Kelly Bayfield: Wave Machine. Album Review.

Liverpool Sound and Vision Rating 8.5/10

Music is the Wave Machine to which our minds respond in peaks and troughs.

Our hearts may melt at the spoken gesture of a Shakespearean Sonnett, our eyes may mist at the sight of a Constable’s Haywain or grow inclined to embrace a surreal portion of Dali’s expression, we can even wax lyrical ourselves when describing a momentous piece of architecture to a person who cannot see, but music, the sound and emotion that accompanies a human voice as it seeks to address the joy, the love, the fear, the hatred and damage, of the grief caused by existing in the now, that is the sheer drive that causes the Wave Machine to be our constant friend and guide.
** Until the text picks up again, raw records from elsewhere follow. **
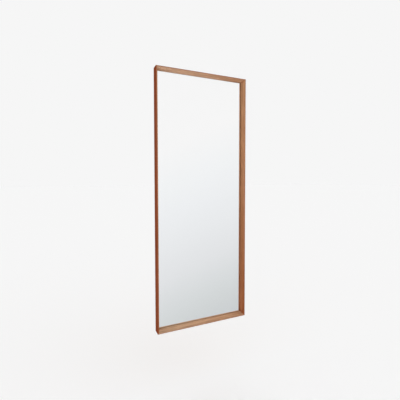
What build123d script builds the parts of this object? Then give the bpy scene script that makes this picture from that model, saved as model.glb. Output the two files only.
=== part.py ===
from build123d import *
import os

# Full-length wall mirror in a mitred box frame of solid wood.
# X runs across the mirror, Y from its front to its back and Z up.
# The origin is the middle of the bottom edge, half way between the front edge and the wall.

# Overall size of the frame
overall_width = 690.0
overall_height = 1800.0
frame_depth = 60.0

# Section of the four frame members, measured inwards from the outer face and back from the front
front_edge = 6.0
sight_edge = 20.0
rebate_wall = 12.0
glass_setback = 38.0
front_round = 1.0
sight_round = 0.5
rear_round = 0.8

# Loose tongues in the mitres
spline_width = 10.0
spline_thickness = 3.0
spline_inset = 6.5
spline_front_margin = 14.0
spline_rear_margin = 8.0
spline_gap = 0.1

# Mirror glass, with the felt tape it beds on and the two blocks it stands on
glass_thickness = 4.0
glass_side_gap = 2.0
glass_top_gap = 2.0
glass_arris = 0.5
tape_thickness = 0.5
tape_width = 6.0
tape_margin = 1.0
block_length = 60.0
block_height = 3.0

# Backing sheet and back panel, which stand on the bottom of the rebate
sheet_thickness = 1.0
panel_thickness = 3.0
panel_side_gap = 1.0
panel_top_gap = 2.0

# Retaining beads behind the panel
bead_width = 8.0
bead_depth = 9.0
bead_end_gap = 0.5
bead_round = 1.5
bead_screw_pitch = 260.0
bead_screw_inset = 40.0
bead_screw_bite = 8.0

# Hanging batten across the back
batten_height = 70.0
batten_thickness = 9.0
batten_drop = 300.0
batten_end_gap = 0.5
batten_round = 1.5

# Angle brackets that hold the batten between the stiles
bracket_leg = 20.0
bracket_width = 8.0
bracket_thickness = 1.5
bracket_hole_station = 13.0
bracket_corner = 2.0
bracket_screw_length = 10.0

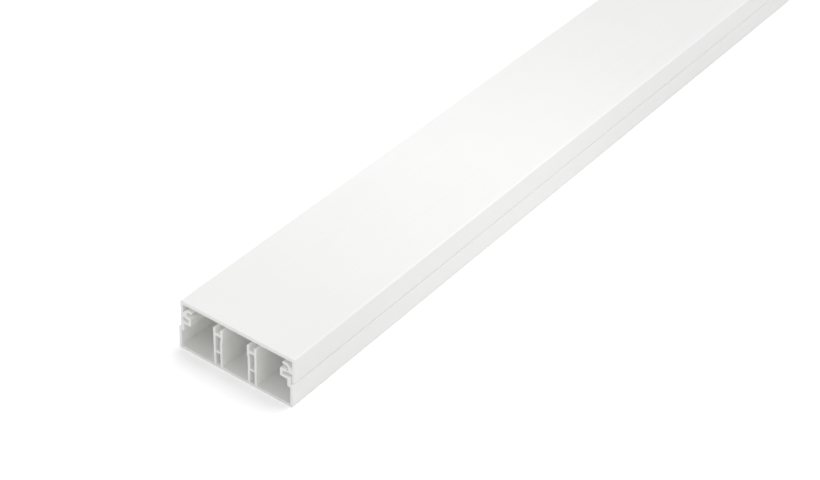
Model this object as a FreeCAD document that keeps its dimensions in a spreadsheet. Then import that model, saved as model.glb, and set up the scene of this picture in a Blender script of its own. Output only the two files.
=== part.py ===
import FreeCAD, Part
import os
import Sketcher

# Cord cover raceway: a length of white plastic trunking in two extruded pieces.
# The base has a flat back, two side walls, a hooked rail at the top of each wall and two
# ladder-shaped partitions that make three compartments. The cover clips over the rails.
# Frame: X across the width, Y along the length, Z up from the wall face of the base.
# The origin is at the middle of the underside. Millimetres.

SIZES = [
    # the stock as sold
    ("stock_length", 2000),
    ("cover_setback_length", 2),          # the cover lies this far behind the base's near end
    ("overall_width", 100),
    ("overall_height", 40),
    # base: back and side walls
    ("back_thickness", 2),
    ("wall_thickness", 2),
    ("back_corner_radius", 1),
    ("shoulder_radius", 0.4),
    # base: hooked rails
    ("rail_thickness", 2),
    ("rail_overlap_length", 2.3),         # how far the rail runs down inside the side wall
    ("rail_height", 4.1),                 # side wall's top to the underside of the hook
    ("rail_foot_radius", 1),
    ("hook_bar_thickness", 2),
    ("hook_mouth_height", 3),             # clear height between the hook's two bars
    ("hook_reach", 6.2),                  # how far the hook stands in from the rail
    ("lip_length", 4.6),                  # the hook's top bar
    ("hook_corner_radius", 0.9),
    # base: ladder partitions
    ("partition_spacing", 30.2),
    ("partition_width", 7.6),
    ("partition_wall_thickness", 1.8),
    ("lower_web_height", 12.9),
    ("lower_web_thickness", 1.6),
    ("fork_depth", 4.3),                  # partition's top down to the upper web
    ("upper_web_thickness", 2.1),
    ("upper_web_radius", 1.1),
    ("fork_drop_height", 4.8),            # upper web down to where the wall starts to stand proud
    ("fork_slope_height", 3),
    ("fork_step_depth", 0.6),
    ("foot_radius", 1.5),
    ("tip_radius", 0.5),
    # cover
    ("plate_thickness", 2.9),
    ("flange_thickness", 2.2),
    ("flange_relief_depth", 0.4),
    ("flange_foot_radius", 0.4),
    ("cover_corner_radius", 1.2),
    ("catch_bite_depth", 0.9),            # how far the catch reaches under the hook's lip
    ("catch_thickness", 1.5),
    ("arm_thickness", 2.1),
    ("arm_setback_length", 0.5),          # the arm ends this much short of the hook's inner face
    ("arm_bend_width", 1.5),              # slope of the arm's underside by its root
    ("arm_bend_height", 1.1),
    ("arm_shoulder_width", 3.6),          # slope of the arm's top by the flange
    ("arm_tip_radius", 0.6),
    # fits
    ("seam_gap", 0.5),
    ("rail_clearance", 0.4),              # rail to the inside of the flange
    ("catch_clearance", 0.3),             # catch to the underside of the lip
    ("throat_clearance", 0.6),            # clip's root to the end of the lip
    ("arm_gap", 2),                       # arm to the top of the hook
    ("arm_headroom_height", 3),           # arm to the underside of the plate
    ("partition_clearance", 3.1),         # partition's top to the underside of the plate
]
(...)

The debut solo album from Kelly Bayfield is one that epitomises the wave of humanity in all its forms of emotions, the British feel of regret and honest sadness, buoyed with the succulent appreciation of the Americana, the feminine cheer of support in desperate times, the attitude of a thousand kisses to soothe a tempered brow. The wave is a crest and a fathom, impossible to have one without the other, and true artists understand that the combination of the two is what drives the spirit onwards, what gives the pleasure and the melancholic blues their prime spot as life’s surfboards conquer the influence of whitecaps.

With guest appearances from Paul Sartin, Phil Beer, Toby Shaer, the divine Beth Porter, Ben Please, Ruth Wall, Scott Neubert, Nick Zala-Webb, Mats Hård, the sublime Andy Trill, Tony Winn, Jonathan Evans, and Mark Stuart, Kelly Bayfield has surrounded herself with a cream of talent that pushes the sound of her own expression to a point where the board on the crest of the wave feels as though it is capable of every manoeuvre, every thrill possible.

Across track such as Whistling Man, Safe For Now, Harrier From The Marsh, Anything Less, Vapour Trails, and Bird Of Prey, Kelly Bayfield’s solo debut is an impressionable stamp on the heart of the listener, and that horizon, the conjuring of a larger apex to come, will surely be as easily, and lovingly crossed when the time comes.

The Wave Machine is in harmony with its creator, the occasion of beauty tied with the emotions of transformation, of elegant personal revolution, is one of savouring breaking down boundaries and fierce insistence that change can be an instrument to wield with passion and precision.

Kelly Bayfield releases Wave Machine on January 27th.